## begin RECORDS PROVIDED

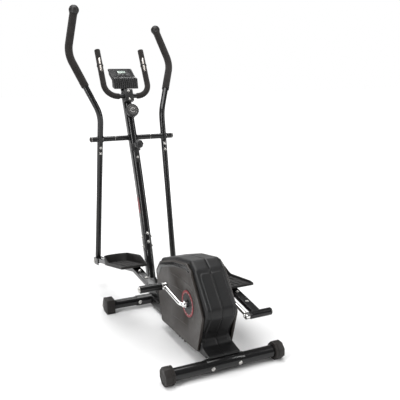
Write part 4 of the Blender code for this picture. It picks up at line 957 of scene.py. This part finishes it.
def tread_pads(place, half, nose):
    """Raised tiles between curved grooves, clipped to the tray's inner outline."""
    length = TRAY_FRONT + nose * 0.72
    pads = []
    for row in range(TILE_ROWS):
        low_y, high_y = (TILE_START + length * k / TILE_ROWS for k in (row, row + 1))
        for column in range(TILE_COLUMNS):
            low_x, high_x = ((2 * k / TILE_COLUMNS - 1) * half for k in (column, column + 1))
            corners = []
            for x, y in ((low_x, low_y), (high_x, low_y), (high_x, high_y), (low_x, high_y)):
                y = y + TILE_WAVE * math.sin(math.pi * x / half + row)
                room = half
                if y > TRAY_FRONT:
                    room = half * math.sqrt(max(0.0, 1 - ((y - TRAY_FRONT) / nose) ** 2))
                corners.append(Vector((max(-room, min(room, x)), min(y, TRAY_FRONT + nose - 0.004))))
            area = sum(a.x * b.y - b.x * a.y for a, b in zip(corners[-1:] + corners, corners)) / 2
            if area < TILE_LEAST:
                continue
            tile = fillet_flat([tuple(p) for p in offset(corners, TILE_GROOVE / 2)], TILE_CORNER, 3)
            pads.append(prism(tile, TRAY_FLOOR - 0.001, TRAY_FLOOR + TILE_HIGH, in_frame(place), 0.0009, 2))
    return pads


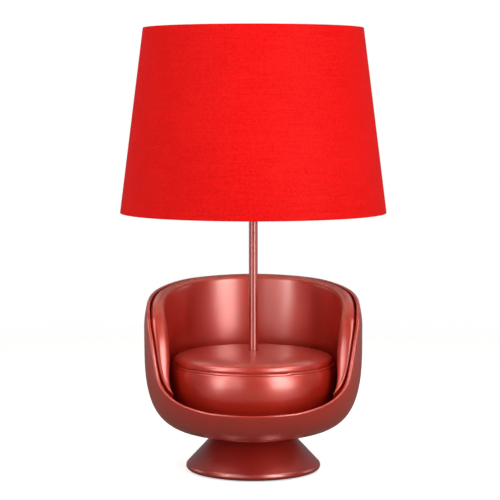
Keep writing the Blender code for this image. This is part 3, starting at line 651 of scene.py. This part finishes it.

## end RECORDS PROVIDED

- REQUIRED TASK -
Print all of the entries exactly as they appear.

- SOLUTION TO THE PROBLEM -
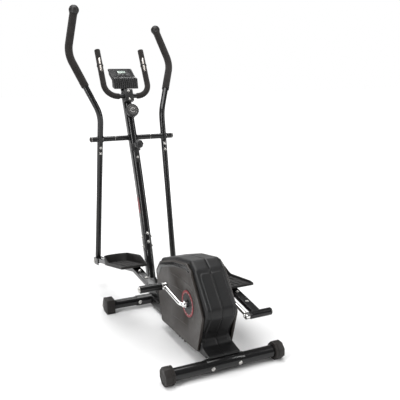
Write part 4 of the Blender code for this picture. It picks up at line 957 of scene.py. This part finishes it.
def tread_pads(place, half, nose):
    """Raised tiles between curved grooves, clipped to the tray's inner outline."""
    length = TRAY_FRONT + nose * 0.72
    pads = []
    for row in range(TILE_ROWS):
        low_y, high_y = (TILE_START + length * k / TILE_ROWS for k in (row, row + 1))
        for column in range(TILE_COLUMNS):
            low_x, high_x = ((2 * k / TILE_COLUMNS - 1) * half for k in (column, column + 1))
            corners = []
            for x, y in ((low_x, low_y), (high_x, low_y), (high_x, high_y), (low_x, high_y)):
                y = y + TILE_WAVE * math.sin(math.pi * x / half + row)
                room = half
                if y > TRAY_FRONT:
                    room = half * math.sqrt(max(0.0, 1 - ((y - TRAY_FRONT) / nose) ** 2))
                corners.append(Vector((max(-room, min(room, x)), min(y, TRAY_FRONT + nose - 0.004))))
            area = sum(a.x * b.y - b.x * a.y for a, b in zip(corners[-1:] + corners, corners)) / 2
            if area < TILE_LEAST:
                continue
            tile = fillet_flat([tuple(p) for p in offset(corners, TILE_GROOVE / 2)], TILE_CORNER, 3)
            pads.append(prism(tile, TRAY_FLOOR - 0.001, TRAY_FLOOR + TILE_HIGH, in_frame(place), 0.0009, 2))
    return pads


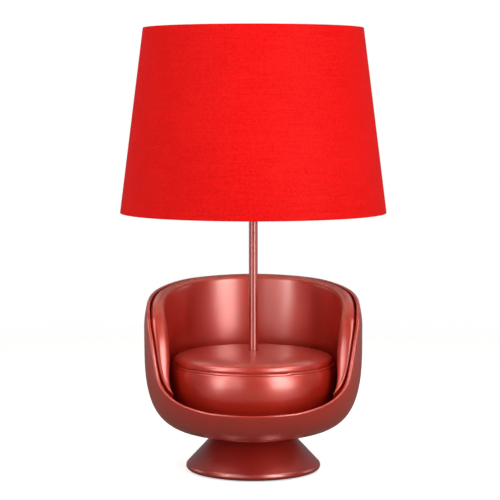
Keep writing the Blender code for this image. This is part 3, starting at line 651 of scene.py. This part finishes it.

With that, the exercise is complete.